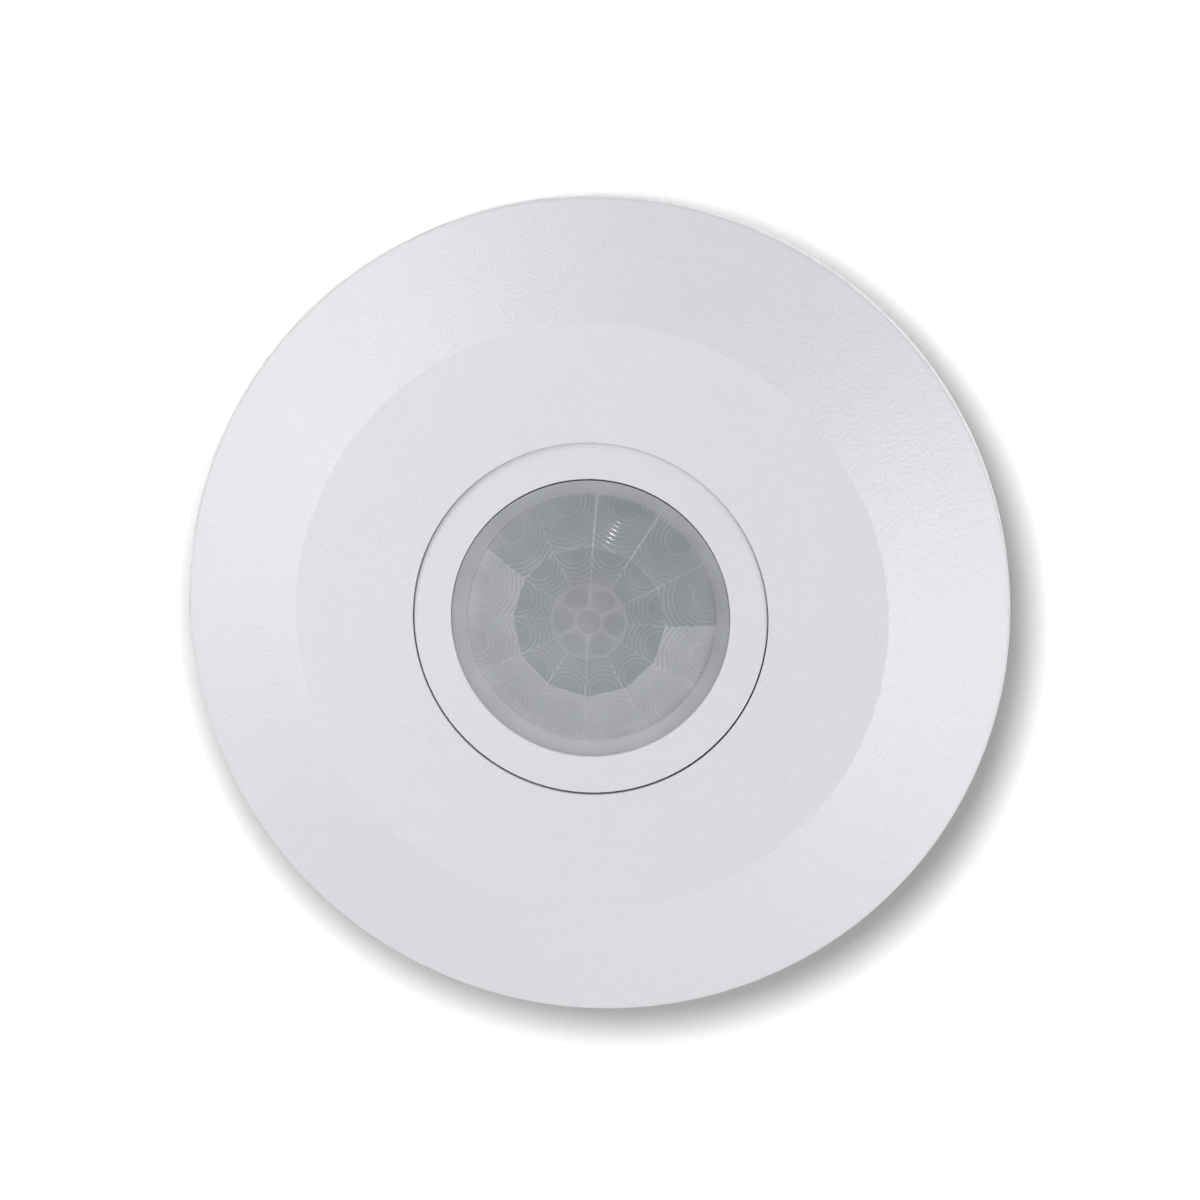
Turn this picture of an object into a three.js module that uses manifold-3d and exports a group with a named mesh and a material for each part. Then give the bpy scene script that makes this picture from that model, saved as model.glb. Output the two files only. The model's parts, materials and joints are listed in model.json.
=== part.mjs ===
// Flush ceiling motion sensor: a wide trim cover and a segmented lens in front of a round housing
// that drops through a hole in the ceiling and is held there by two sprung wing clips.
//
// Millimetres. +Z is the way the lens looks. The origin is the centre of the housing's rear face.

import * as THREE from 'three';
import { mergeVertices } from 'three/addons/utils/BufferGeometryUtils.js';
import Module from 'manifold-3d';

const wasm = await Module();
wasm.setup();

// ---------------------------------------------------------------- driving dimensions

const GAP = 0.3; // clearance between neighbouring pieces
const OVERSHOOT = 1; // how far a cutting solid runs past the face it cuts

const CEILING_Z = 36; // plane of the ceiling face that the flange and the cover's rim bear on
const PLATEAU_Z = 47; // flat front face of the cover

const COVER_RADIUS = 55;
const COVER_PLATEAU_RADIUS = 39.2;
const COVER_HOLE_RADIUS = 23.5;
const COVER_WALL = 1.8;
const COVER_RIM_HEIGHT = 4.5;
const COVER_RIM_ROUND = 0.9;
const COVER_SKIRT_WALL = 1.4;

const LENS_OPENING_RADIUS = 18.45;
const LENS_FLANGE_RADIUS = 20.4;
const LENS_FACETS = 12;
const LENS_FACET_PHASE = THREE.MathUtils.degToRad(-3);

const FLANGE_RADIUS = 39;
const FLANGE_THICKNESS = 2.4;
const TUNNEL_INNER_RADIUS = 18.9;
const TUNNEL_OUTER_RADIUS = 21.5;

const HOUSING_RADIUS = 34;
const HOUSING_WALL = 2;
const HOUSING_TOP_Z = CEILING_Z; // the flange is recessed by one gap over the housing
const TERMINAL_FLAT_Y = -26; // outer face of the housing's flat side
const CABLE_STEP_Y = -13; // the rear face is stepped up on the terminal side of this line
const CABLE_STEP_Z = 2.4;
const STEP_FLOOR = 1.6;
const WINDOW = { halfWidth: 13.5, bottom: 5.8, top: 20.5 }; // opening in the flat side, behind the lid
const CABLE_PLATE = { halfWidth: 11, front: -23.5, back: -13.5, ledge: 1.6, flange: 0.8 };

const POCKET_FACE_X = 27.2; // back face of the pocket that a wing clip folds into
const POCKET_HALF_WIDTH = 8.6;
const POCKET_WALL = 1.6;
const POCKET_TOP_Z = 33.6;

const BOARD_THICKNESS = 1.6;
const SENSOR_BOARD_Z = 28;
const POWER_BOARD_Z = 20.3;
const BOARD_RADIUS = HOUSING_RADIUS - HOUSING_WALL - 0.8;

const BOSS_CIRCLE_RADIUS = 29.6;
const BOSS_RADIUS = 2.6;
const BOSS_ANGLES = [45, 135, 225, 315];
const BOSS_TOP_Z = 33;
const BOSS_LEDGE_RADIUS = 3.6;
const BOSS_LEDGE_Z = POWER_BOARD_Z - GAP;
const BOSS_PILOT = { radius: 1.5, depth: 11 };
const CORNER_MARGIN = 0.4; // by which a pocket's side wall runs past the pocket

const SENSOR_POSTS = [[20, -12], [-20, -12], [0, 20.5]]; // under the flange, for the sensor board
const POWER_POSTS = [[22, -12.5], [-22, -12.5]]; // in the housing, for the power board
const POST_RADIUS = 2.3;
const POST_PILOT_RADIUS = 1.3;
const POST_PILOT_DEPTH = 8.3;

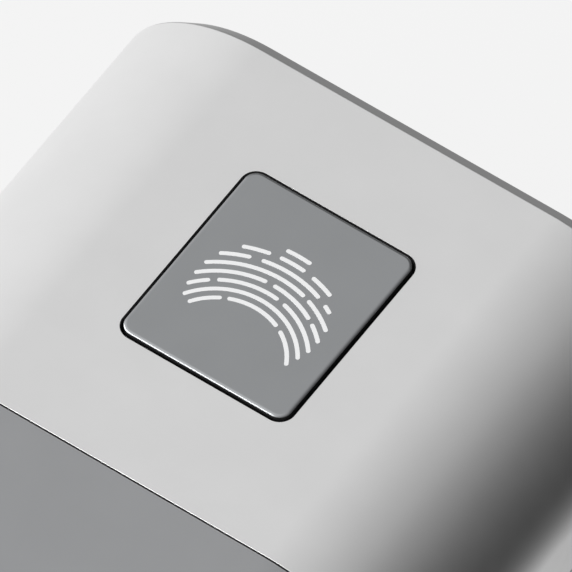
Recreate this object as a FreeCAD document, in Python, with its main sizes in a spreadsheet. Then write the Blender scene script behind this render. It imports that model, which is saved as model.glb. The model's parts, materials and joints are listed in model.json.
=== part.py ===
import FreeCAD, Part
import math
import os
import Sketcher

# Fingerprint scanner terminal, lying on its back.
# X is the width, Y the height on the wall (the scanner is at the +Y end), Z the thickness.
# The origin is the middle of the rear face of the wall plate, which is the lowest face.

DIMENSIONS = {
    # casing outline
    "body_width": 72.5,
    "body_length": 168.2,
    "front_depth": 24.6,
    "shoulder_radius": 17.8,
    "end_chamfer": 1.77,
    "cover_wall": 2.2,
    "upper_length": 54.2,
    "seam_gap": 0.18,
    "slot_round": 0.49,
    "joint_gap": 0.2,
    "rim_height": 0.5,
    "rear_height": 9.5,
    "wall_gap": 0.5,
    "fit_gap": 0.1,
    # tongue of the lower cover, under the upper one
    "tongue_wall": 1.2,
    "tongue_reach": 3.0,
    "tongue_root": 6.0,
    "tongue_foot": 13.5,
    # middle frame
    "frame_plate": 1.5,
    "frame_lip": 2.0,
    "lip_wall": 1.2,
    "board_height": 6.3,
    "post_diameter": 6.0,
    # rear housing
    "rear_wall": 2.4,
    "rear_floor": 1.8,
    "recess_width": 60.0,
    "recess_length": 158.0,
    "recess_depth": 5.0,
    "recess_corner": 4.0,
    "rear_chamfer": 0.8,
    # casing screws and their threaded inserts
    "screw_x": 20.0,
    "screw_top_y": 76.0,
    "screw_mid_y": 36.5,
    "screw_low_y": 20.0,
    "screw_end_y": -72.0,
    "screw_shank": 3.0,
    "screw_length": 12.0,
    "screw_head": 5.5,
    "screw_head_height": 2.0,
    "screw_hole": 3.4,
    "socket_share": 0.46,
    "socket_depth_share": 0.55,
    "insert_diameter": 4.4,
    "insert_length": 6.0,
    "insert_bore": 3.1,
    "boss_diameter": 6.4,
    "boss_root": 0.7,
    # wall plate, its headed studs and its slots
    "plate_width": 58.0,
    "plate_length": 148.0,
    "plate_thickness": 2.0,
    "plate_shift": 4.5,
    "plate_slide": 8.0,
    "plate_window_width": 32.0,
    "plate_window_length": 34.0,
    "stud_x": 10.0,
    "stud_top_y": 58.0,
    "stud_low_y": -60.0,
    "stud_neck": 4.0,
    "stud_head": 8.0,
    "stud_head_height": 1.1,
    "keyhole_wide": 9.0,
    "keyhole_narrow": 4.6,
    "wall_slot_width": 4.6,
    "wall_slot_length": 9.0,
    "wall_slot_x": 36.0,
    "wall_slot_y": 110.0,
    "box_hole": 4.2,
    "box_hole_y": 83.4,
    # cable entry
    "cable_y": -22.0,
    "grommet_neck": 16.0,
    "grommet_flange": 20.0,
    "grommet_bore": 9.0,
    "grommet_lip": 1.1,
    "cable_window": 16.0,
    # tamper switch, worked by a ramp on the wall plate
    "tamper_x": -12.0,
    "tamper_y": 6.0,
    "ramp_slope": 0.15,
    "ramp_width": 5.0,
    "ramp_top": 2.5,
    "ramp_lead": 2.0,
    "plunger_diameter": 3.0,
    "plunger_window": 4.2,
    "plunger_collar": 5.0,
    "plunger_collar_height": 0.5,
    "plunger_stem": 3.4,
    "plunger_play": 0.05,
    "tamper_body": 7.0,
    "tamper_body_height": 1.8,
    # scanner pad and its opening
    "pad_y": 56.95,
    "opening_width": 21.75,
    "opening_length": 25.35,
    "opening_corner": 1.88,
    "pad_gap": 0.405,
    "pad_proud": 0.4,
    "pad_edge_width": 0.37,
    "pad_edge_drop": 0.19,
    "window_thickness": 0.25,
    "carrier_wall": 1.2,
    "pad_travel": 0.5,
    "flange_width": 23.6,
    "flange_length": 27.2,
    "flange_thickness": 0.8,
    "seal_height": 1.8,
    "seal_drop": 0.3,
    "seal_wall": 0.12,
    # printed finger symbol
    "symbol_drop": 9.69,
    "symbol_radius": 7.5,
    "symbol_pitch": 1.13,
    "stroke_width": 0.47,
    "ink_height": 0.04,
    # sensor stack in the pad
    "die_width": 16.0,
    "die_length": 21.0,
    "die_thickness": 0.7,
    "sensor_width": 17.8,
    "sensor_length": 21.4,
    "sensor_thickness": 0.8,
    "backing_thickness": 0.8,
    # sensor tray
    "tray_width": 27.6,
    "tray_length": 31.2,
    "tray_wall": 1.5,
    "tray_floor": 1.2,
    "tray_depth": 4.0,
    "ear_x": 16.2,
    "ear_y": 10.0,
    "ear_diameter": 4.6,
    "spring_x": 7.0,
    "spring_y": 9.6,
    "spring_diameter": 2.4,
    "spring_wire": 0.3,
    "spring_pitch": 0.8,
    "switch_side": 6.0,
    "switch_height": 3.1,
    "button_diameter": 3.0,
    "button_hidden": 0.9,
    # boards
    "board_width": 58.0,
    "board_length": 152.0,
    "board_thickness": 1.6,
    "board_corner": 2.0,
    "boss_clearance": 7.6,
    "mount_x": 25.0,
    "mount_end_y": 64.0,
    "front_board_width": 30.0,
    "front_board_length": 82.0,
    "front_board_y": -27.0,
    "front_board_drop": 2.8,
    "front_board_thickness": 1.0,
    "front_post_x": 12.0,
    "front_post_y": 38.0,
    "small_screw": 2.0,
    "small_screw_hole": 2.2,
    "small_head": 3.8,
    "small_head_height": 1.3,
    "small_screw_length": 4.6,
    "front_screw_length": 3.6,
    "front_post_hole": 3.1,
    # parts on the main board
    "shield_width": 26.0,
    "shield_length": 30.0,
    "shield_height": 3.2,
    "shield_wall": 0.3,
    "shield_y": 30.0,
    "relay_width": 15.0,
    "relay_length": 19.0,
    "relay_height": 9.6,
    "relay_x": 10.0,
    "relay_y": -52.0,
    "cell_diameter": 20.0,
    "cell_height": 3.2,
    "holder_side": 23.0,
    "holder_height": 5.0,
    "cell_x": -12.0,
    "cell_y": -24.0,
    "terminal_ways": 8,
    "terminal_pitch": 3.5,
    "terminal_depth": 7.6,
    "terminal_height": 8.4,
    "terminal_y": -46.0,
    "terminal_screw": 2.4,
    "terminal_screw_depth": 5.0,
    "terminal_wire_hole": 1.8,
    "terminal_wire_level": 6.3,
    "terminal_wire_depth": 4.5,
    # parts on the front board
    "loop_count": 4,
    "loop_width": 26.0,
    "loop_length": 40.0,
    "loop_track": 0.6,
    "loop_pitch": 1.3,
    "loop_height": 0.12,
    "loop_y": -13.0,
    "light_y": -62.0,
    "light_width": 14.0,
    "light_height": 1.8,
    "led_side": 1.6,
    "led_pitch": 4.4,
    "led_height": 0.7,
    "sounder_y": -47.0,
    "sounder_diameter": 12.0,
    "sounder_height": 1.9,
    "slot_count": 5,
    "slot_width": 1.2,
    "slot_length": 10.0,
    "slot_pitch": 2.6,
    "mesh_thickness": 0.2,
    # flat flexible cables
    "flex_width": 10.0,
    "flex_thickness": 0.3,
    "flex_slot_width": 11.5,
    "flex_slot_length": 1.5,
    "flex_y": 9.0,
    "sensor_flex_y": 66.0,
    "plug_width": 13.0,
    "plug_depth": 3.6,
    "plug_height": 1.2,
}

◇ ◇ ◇

**What needs to be done**
Repeat only the lines above, from the first line of the entries through the line that contains "const TUNNEL_OUTER_RADIUS = 21.5;", including both ends.

**Worked answer**
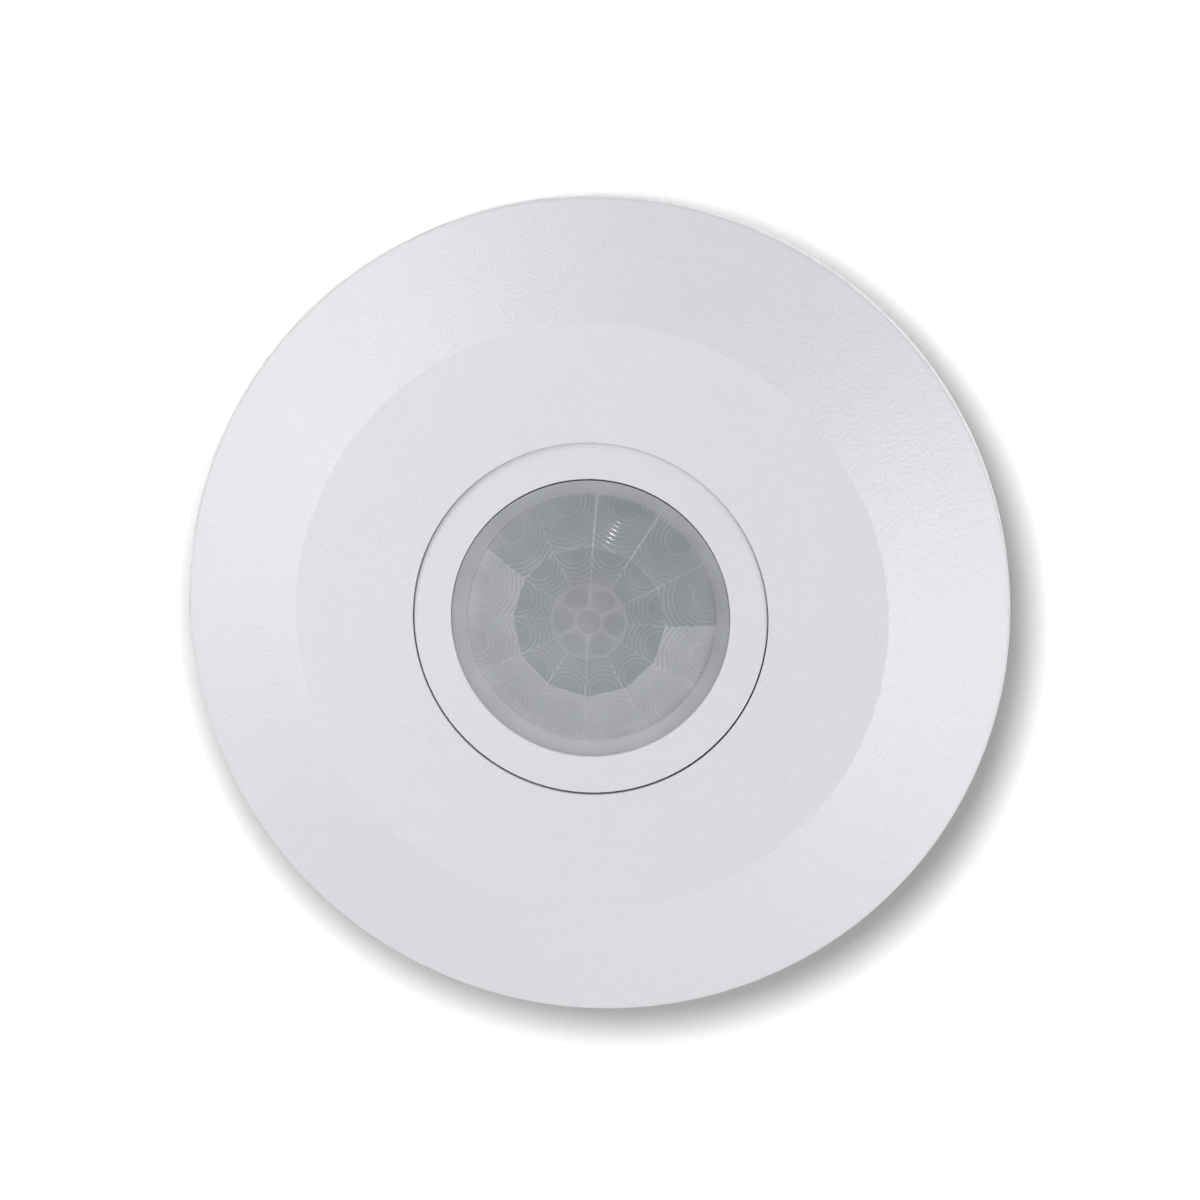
Turn this picture of an object into a three.js module that uses manifold-3d and exports a group with a named mesh and a material for each part. Then give the bpy scene script that makes this picture from that model, saved as model.glb. Output the two files only. The model's parts, materials and joints are listed in model.json.
=== part.mjs ===
// Flush ceiling motion sensor: a wide trim cover and a segmented lens in front of a round housing
// that drops through a hole in the ceiling and is held there by two sprung wing clips.
//
// Millimetres. +Z is the way the lens looks. The origin is the centre of the housing's rear face.

import * as THREE from 'three';
import { mergeVertices } from 'three/addons/utils/BufferGeometryUtils.js';
import Module from 'manifold-3d';

const wasm = await Module();
wasm.setup();

// ---------------------------------------------------------------- driving dimensions

const GAP = 0.3; // clearance between neighbouring pieces
const OVERSHOOT = 1; // how far a cutting solid runs past the face it cuts

const CEILING_Z = 36; // plane of the ceiling face that the flange and the cover's rim bear on
const PLATEAU_Z = 47; // flat front face of the cover

const COVER_RADIUS = 55;
const COVER_PLATEAU_RADIUS = 39.2;
const COVER_HOLE_RADIUS = 23.5;
const COVER_WALL = 1.8;
const COVER_RIM_HEIGHT = 4.5;
const COVER_RIM_ROUND = 0.9;
const COVER_SKIRT_WALL = 1.4;

const LENS_OPENING_RADIUS = 18.45;
const LENS_FLANGE_RADIUS = 20.4;
const LENS_FACETS = 12;
const LENS_FACET_PHASE = THREE.MathUtils.degToRad(-3);

const FLANGE_RADIUS = 39;
const FLANGE_THICKNESS = 2.4;
const TUNNEL_INNER_RADIUS = 18.9;
const TUNNEL_OUTER_RADIUS = 21.5;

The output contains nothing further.